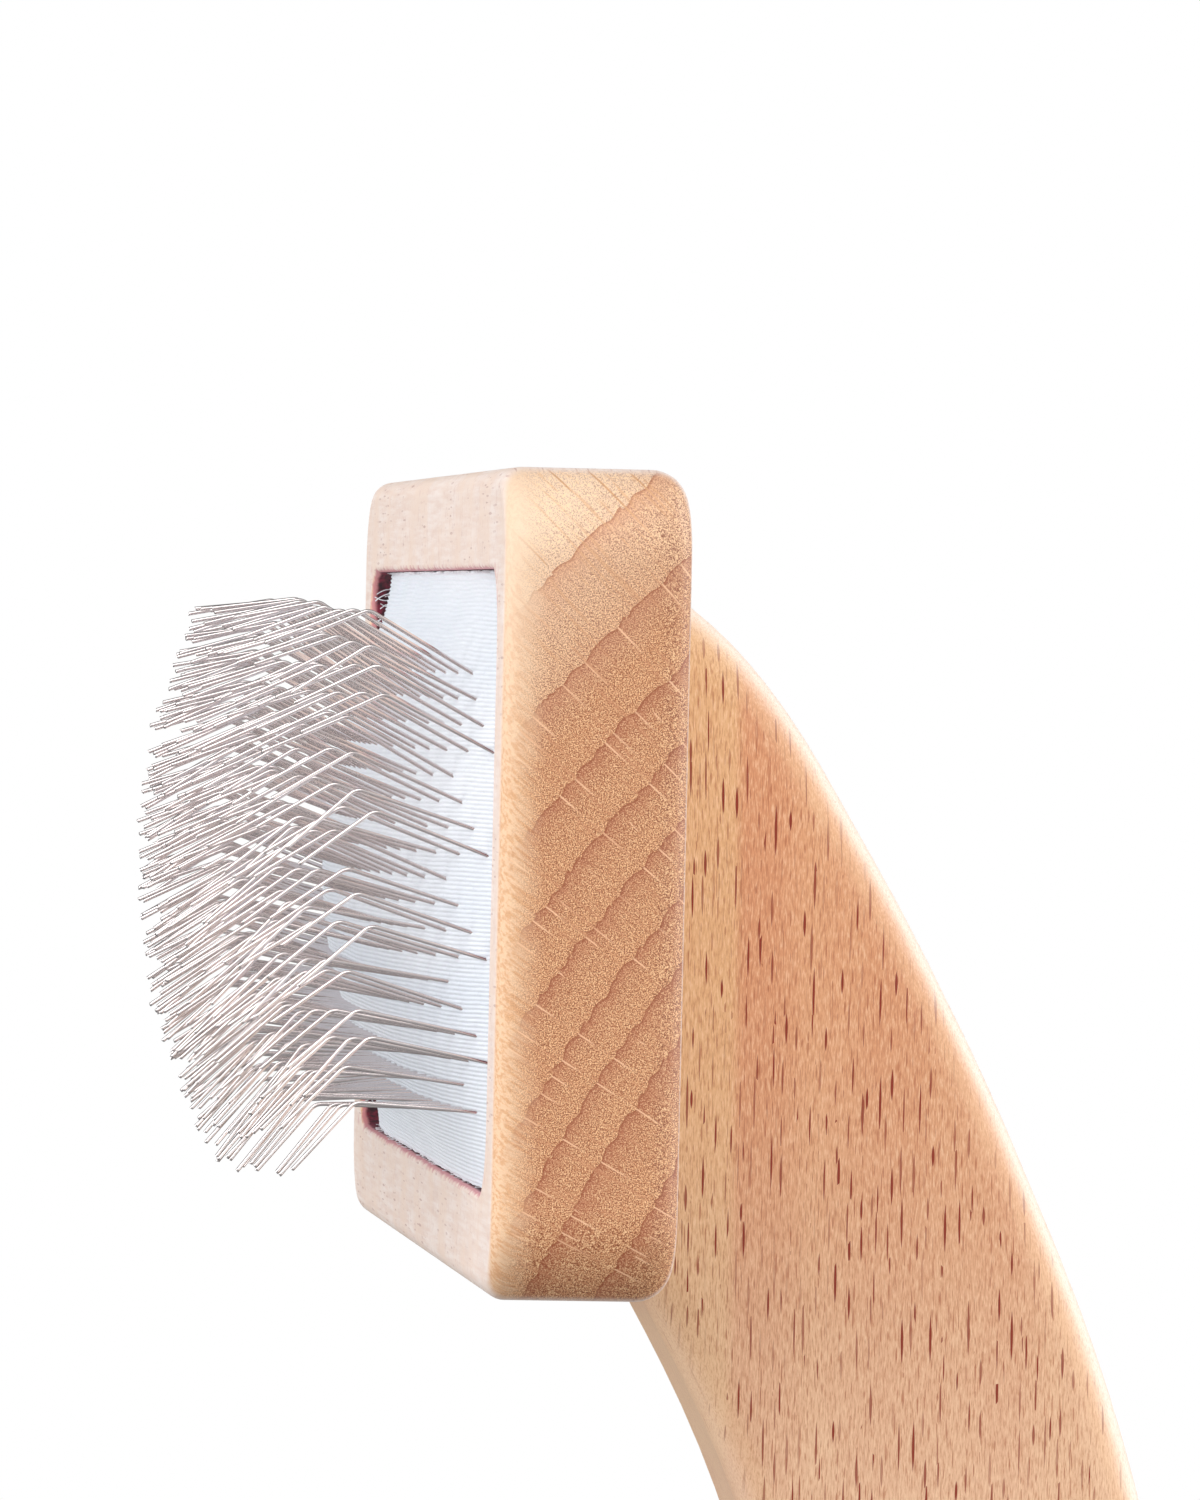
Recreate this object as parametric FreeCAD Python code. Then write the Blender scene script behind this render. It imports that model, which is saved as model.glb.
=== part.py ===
import FreeCAD, Part
import math
import os

from FreeCAD import Vector

# Slicker brush for pets.  Millimetres.
# -X is the side the wire pins point to, +X is the back of the head,
# Y runs along the width of the head, Z runs up the height of the head.
# The origin is the centre of the hand grip on the handle.

# Head block (beech)
HEAD_WIDTH = 110.0
HEAD_HEIGHT = 55.0
HEAD_THICKNESS = 12.5
HEAD_CORNER_R = 6.0
FRONT_EDGE_R = 1.5
BACK_EDGE_R = 2.4
BACK_X = -30.5
HEAD_Z = 90.0
FRONT_X = BACK_X - HEAD_THICKNESS

# Pocket in the front face that holds the pad
POCKET_WIDTH = 99.0
POCKET_HEIGHT = 41.5
POCKET_DEPTH = 6.5
POCKET_CORNER_R = 4.5
POCKET_RIM_R = 0.4
FLOOR_X = FRONT_X + POCKET_DEPTH

# Handle (beech board set on edge), outline points as
# (distance behind the head block, height above the middle of the head)
HANDLE_THICKNESS = 19.0
HANDLE_EDGE_R = 3.2
HANDLE_BACK_EDGE = [
    (0.0, 21.9), (2.8, 20.3), (5.4, 18.5), (7.9, 16.4), (11.1, 12.9), (14.1, 8.7),
    (16.7, 4.4), (20.2, -1.5), (24.1, -8.7), (27.1, -14.6), (30.0, -20.9), (33.3, -28.4),
    (36.5, -36.9), (39.2, -46.0), (42.0, -58.0), (43.9, -71.0), (44.6, -84.0),
    (44.2, -98.0), (43.0, -110.0),
]
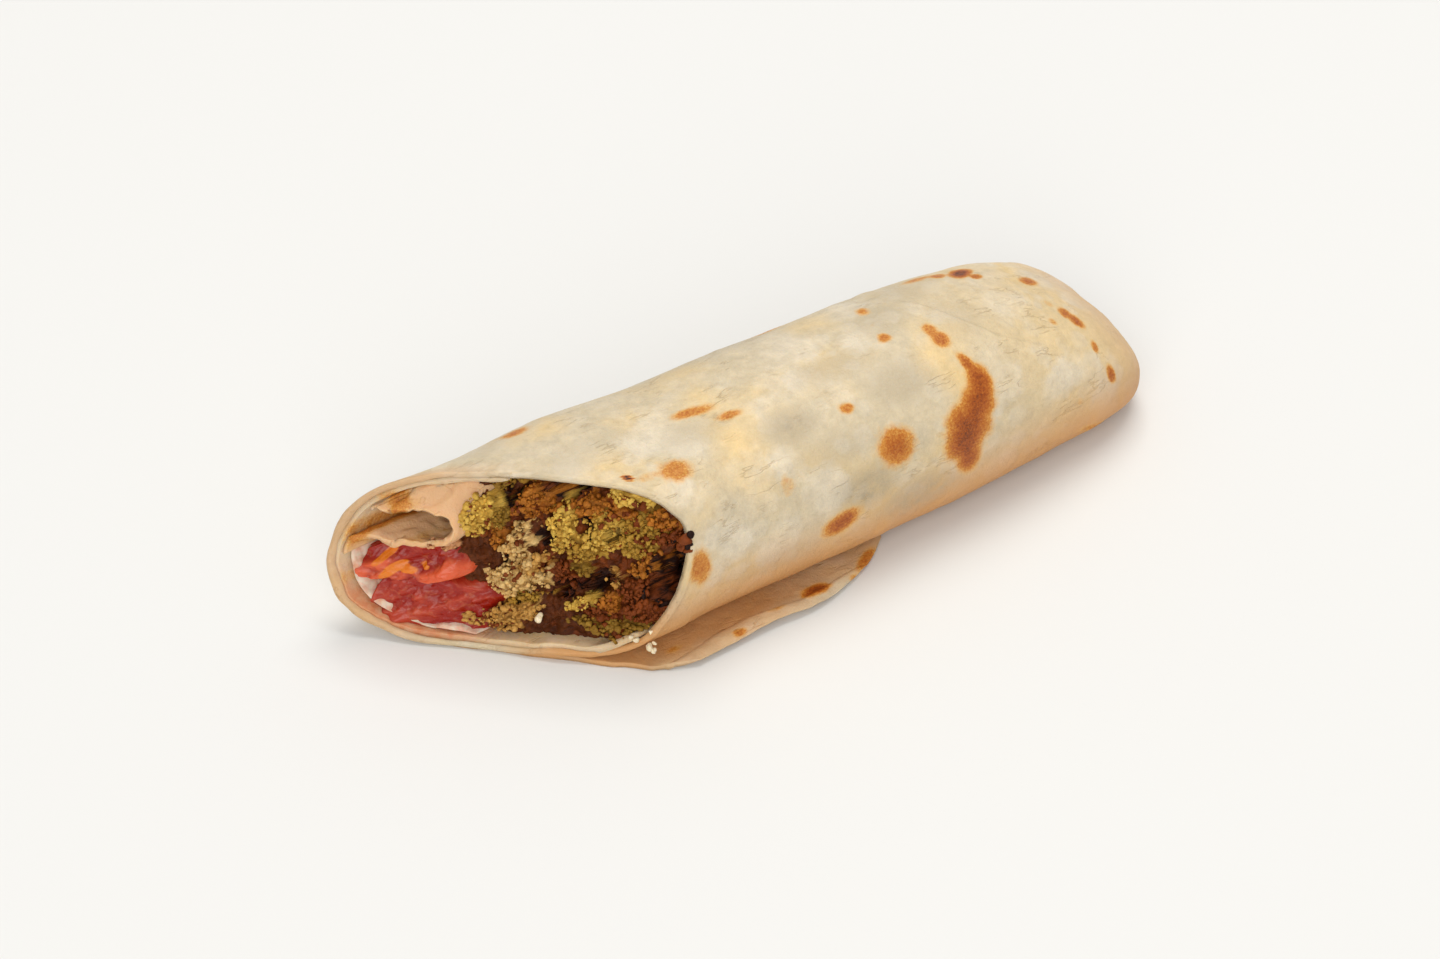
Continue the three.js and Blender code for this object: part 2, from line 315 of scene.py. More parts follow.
def flatbread_material(name, lit_through=0.15, tan="#CB945A"):
    """Thin flatbread of white wheat dough cooked on a dry griddle: cream and a little see-through,
    with round opaque floury patches, straw-coloured thin ones, a dull grey veil where the filling
    shows through, and brown griddle marks, grainy inside and orange round their edges.
    `lit_through` is the share of light that goes on inside it, and `tan` is the colour laid on by a per-point
    attribute: tan where the bread is cooked through, painted warm shade where it lies low on the roll and
    beside it on the loose end, and a painted glow of light through the sheet on the inner turns. The crust's
    own grain is finer than GRAIN_MM, and is drawn that coarse so that it shows."""
    material, tree, shader, place = new_material(name)
    drawn = add(tree, "Mapping", {"Vector": place, "Scale": (0.22, 1.0, 1.0)})
    clouds = [
        (place, FINE_MM, 3, 0.6), (place, GRAIN_MM, 3, 0.75), (place, SPECK_MM, 3, 0.6),
        (place, FLOURY_MM, 2, 0.5), (place, STRAW_MM, 2, 0.5), (drawn, WRINKLE_MM, 3, 0.6),
        (place, CREASED_MM, 3, 0.5),
    ]
    fine, grain, speck, floury_cloud, straw_cloud, wrinkle, creased = (
        add(tree, "TexNoise", {"Vector": at, "Scale": per_metre(mm), "Detail": detail, "Roughness": rough})
        for at, mm, detail, rough in clouds
    )
    toast, veil, stain, warm, golden = (
        add(tree, "Attribute", out="Fac", attribute_name=kept)
        for kept in ("toast", "veil", "stain", "warm", "golden")
    )

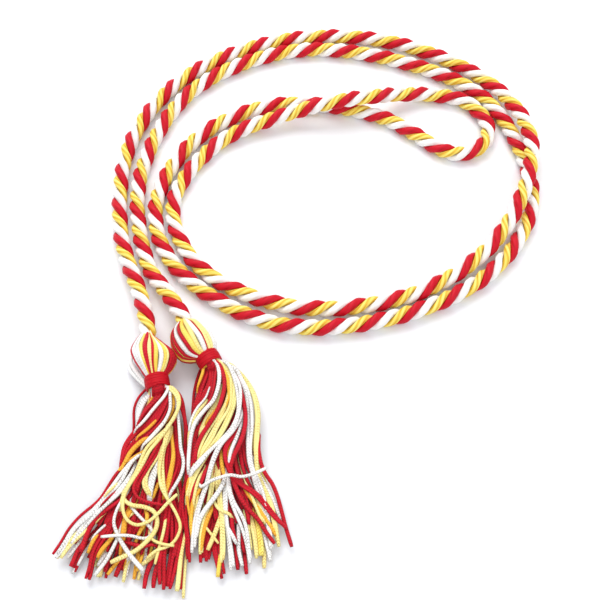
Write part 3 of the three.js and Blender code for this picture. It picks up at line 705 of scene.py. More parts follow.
class Shader:
    """A material's node tree with short ways to add the nodes that a yarn needs."""

    def __init__(self, name):
        self.material = bpy.data.materials.new(name)
        self.material.use_nodes = True
        self.tree = self.material.node_tree
        self.surface = self.tree.nodes["Principled BSDF"]

    def node(self, kind, **values):
        node = self.tree.nodes.new(kind)
        for key, value in values.items():
            setattr(node, key, value)
        return node

    def link(self, source, target):
        if isinstance(source, (int, float, tuple)):
            target.default_value = source
        else:
            self.tree.links.new(source, target)

    def math(self, operation, a, b=0.0):
        node = self.node("ShaderNodeMath", operation=operation)
        self.link(a, node.inputs[0])
        self.link(b, node.inputs[1])
        return node.outputs[0]

    def times(self, a, b):
        return self.math("MULTIPLY", a, b)

    def plus(self, a, b):
        return self.math("ADD", a, b)

    def minus(self, a, b):
        return self.math("SUBTRACT", a, b)

    def scale(self, value, low, high, to_low=0.0, to_high=1.0):
        """The value with low to high stretched to another span, and nothing beyond that span."""
        node = self.node("ShaderNodeMapRange")
        self.link(value, node.inputs["Value"])
        for key, number in zip(("From Min", "From Max", "To Min", "To Max"), (low, high, to_low, to_high)):
            node.inputs[key].default_value = number
        return node.outputs["Result"]

    def yarn_place(self):
        """Where on a yarn it is: the share of the way round, and millimetres along it."""
        node = self.node("ShaderNodeUVMap", uv_map="Yarn")
        parts = self.node("ShaderNodeSeparateXYZ")
        self.link(node.outputs["UV"], parts.inputs[0])
        return parts.outputs["X"], parts.outputs["Y"]

    def vector(self, x, y, z=0.0):
        node = self.node("ShaderNodeCombineXYZ")
        for value, socket in zip((x, y, z), node.inputs):
            self.link(value, socket)
        return node.outputs[0]

    def streaks(self, around, along, count, rate, detail=2.0, roughness=0.5, lot=0.0):
        """Noise drawn out along a yarn: count to one turn round it, and rate to a millimetre along it."""
        node = self.node("ShaderNodeTexNoise")
        place = self.vector(self.times(around, count), self.times(along, rate), lot)
        self.link(place, node.inputs["Vector"])
        node.inputs["Scale"].default_value = 1.0
        node.inputs["Detail"].default_value = detail
        node.inputs["Roughness"].default_value = roughness
        return node.outputs["Fac"]

    def attribute(self, word):
        return self.node("ShaderNodeAttribute", attribute_name=word).outputs["Fac"]

    def mix(self, share, a, b):
        node = self.node("ShaderNodeMix", data_type="RGBA")
        self.link(share, node.inputs["Factor"])
        self.link(a, node.inputs["A"])
        self.link(b, node.inputs["B"])
        return node.outputs["Result"]

    def bump(self, height, distance, strength=1.0):
        node = self.node("ShaderNodeBump")
        self.link(height, node.inputs["Height"])
        node.inputs["Distance"].default_value = distance
        node.inputs["Strength"].default_value = strength
        self.tree.links.new(node.outputs["Normal"], self.surface.inputs["Normal"])

    def finish(self, colour, roughness, sheen, specular=0.4):
        self.link(colour, self.surface.inputs["Base Color"])
        self.link(roughness, self.surface.inputs["Roughness"])
        self.surface.inputs["Sheen Weight"].default_value = sheen
        self.surface.inputs["Sheen Roughness"].default_value = 0.4
        self.surface.inputs["Specular IOR Level"].default_value = specular
        return self.material


def tone(colour, shade, warmth=0.0, paleness=0.0):
    """A lighter or darker colour of the same yarn, warmer where it is in shade."""
    parts = [part * shade * (1 - k * warmth) for k, part in enumerate(colour)]
    return (*(min(1.0, part * (1 - paleness) + paleness) for part in parts), 1.0)


YARNS = ("crimson", "white", "gold", "pale", "amber")

# Painted light for each yarn: how dark and warm its painted shade is in the grooves, then how light, warm and
# pale its painted highlight is on the crests. The knitted cords take that light colour as a tone that comes
# and goes along them at random.
YARN_PAINTED_LIGHT = {
    "crimson": (0.36, 0.1, (1.12, -0.13, 0.0)),
    "white": (0.38, 0.06, (1.03, 0.0, 0.0)),
    "gold": (0.62, 0.13, (1.02, -0.45, 0.17)),
    "pale": (0.62, 0.18, (1.04, -0.12, 0.0)),
    "amber": (0.66, 0.27, (1.1, -0.2, 0.0)),
}


def shades(colour, groove_shade, warmth, light):
    """A yarn's colour in painted shade, its own colour, and its colour with a painted highlight."""
    return tone(colour, groove_shade, warmth), tone(colour, 1.0), tone(colour, *light)


def satin_strand(name, colour, groove_shade, warmth, light, reach):
    """Rayon twisted in a strand: fine threads, painted shade between its yarns, a painted highlight on
    crests.
    """
    shader = Shader(name)
    around, along = shader.yarn_place()
    slant = shader.plus(around, shader.times(along, 0.015))
    threads = shader.streaks(slant, along, 40.0, 0.12, 3.0, 0.6)
    blotch = shader.streaks(slant, along, 7.0, 0.1)
    relief = shader.attribute("relief")
    shade_tone, plain, light_tone_and_highlight = shades(colour, groove_shade, warmth, light)
    # Painted highlight on the crests.
    base = shader.mix(shader.scale(relief, 0.45, 0.98), plain, light_tone_and_highlight)
    base = shader.mix(shader.scale(blotch, 0.42, 0.66, 0.0, 0.6), base, plain)
    # Painted shade in the grooves between yarns and on the sides facing into the rope.
    base = shader.mix(shader.scale(relief, reach, 0.1 * reach), base, shade_tone)
    # Painted shade in the fine gaps between threads.
    base = shader.mix(shader.scale(threads, 0.6, 0.3, 0.0, 0.4 * reach), base, shade_tone)
    shader.bump(threads, 0.12 * MM, 0.5)
    return shader.finish(base, 0.48, 0.02, 0.2)


# A knitted cord has this many columns of stitches round it, and this many stitches to a millimetre.
WALES = 4.0
STITCHES = 0.92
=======
Exactly and exclusively, reproduce the lines that start at the line containing "Write part 3" and end at the line containing "material's node tree", inclusive of both.

Write part 3 of the three.js and Blender code for this picture. It picks up at line 705 of scene.py. More parts follow.
class Shader:
    """A material's node tree with short ways to add the nodes that a yarn needs."""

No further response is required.